#### Written instruction:
Quote the material below exactly as written, from the first line to the line that holds "import Module from", endpoints included.
===============
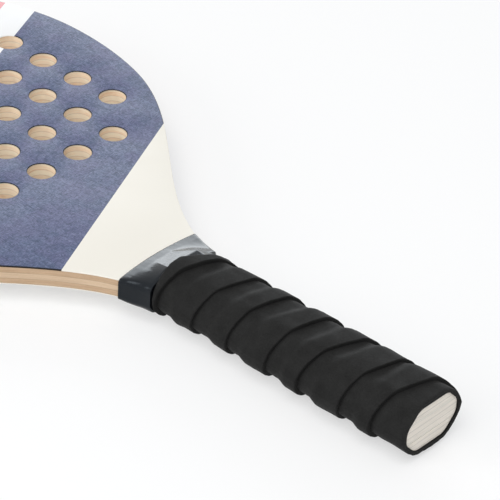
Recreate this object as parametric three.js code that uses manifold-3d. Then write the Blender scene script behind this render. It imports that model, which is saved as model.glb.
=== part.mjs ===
// A wooden beach tennis racket, in millimetres.
// +X runs from the tip of the head to the butt, +Y across the face and +Z out of the front face.
// The origin is the centre of the racket's box, in the middle of the blade's thickness.

import * as THREE from "three";
import { mergeVertices } from "three/addons/utils/BufferGeometryUtils.js";
import Module from "manifold-3d";

// Outline of the blade, seen from the front
const overallLength = 448;
const headHalfWidth = 118;
const headTipLength = 118.5; // from the head's centre to its tip
const headThroatLength = 140.6; // half length of the longer ellipse that the lower half follows
const throatStartAngle = 68.8; // degrees on that ellipse where the throat curve leaves it
const throatPullShare = 0.337; // how far the throat curve keeps the head's direction, of its span
const neckPullShare = 0.308; // how far it keeps the neck's direction, of its span
const neckHalfWidth = 20.7; // at the shoulder under the front end of the grip
const neckTaperShare = 0.164; // how much the neck narrows on each side for its length

// Thicknesses of the plywood, and the two cheeks that thicken the handle
const bladeThickness = 10;
const veneerThickness = 0.7;
const cheekInnerThickness = 2.2;
const cheekMiddleThickness = 2.9;
const cheekOuterThickness = 0.9;

// Handle, an octagon under the grip
const gripLength = 143;
const handleWidth = 34;
const handleChamfer = 7.5;
const rampLength = 14; // the cheeks rise to their full height over this length
const rampSetback = 1.3; // from the top of the ramp to the shoulder
const noseHalfWidth = 4.5; // half the width of the cheek's tapered front end
const noseHeight = 0.5; // height of the buried end that the nose is drawn from

// Holes, on a square grid round the head's centre
const holePitch = 24;
const holeDiameter = 13.3;
const holeEdgeWeb = 5.85; // least wood left between a hole and the round edge of the head

// Glossy tape round the neck
const neckTapeWidth = 17;
const neckTapeThickness = 0.45;
const neckTapeClearance = 0.3;
const softEdgeShare = 0.7; // of the tape's distance from the wood, cut off at the blade's edges

// Grip tape, wound in a lapped helix from the butt up to the shoulder
const gripTapeWidth = 26;
const gripTapeThickness = 1.9;
const gripPitch = 21;
const gripClearance = 0.35; // from the wood to the tape
const lapGap = 0.5; // between the two layers where a turn laps the next one
const lapRise = 6.8; // the tape climbs onto the next turn over this length
const lapStandoff = 0.8; // from the top of that climb to the next turn's edge
const firstLapDistance = 4.4; // from the grip's front end to the first lapped edge, at the -Y side
const softCornerRadius = 1.5; // added to the tape's own bend round each corner of the octagon
const tapeOverrun = 2; // how far the strip runs past the butt before it is trimmed
const beddingShare = 0.25; // of a turn, in which the last turn loses its climb at the butt

// One overrun serves all cuts
const cutOverrun = 5;

// Counts
const tipSegments = 13; // on each side, as are the next two
const widestSegments = 5;
const throatSegments = 8;
const holeSides = 10;
const handleSides = 8;
const stepsPerCorner = 3;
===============
#### Correct answer:
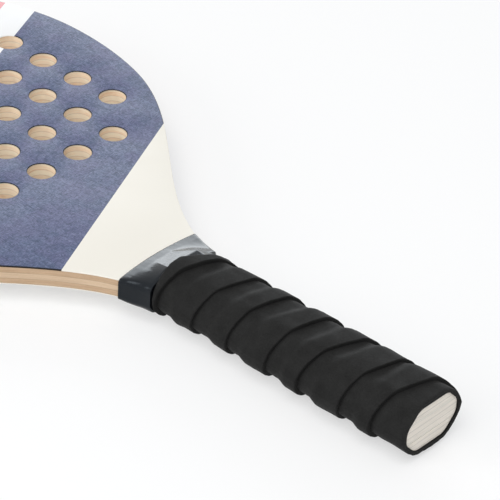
Recreate this object as parametric three.js code that uses manifold-3d. Then write the Blender scene script behind this render. It imports that model, which is saved as model.glb.
=== part.mjs ===
// A wooden beach tennis racket, in millimetres.
// +X runs from the tip of the head to the butt, +Y across the face and +Z out of the front face.
// The origin is the centre of the racket's box, in the middle of the blade's thickness.

import * as THREE from "three";
import { mergeVertices } from "three/addons/utils/BufferGeometryUtils.js";
import Module from "manifold-3d";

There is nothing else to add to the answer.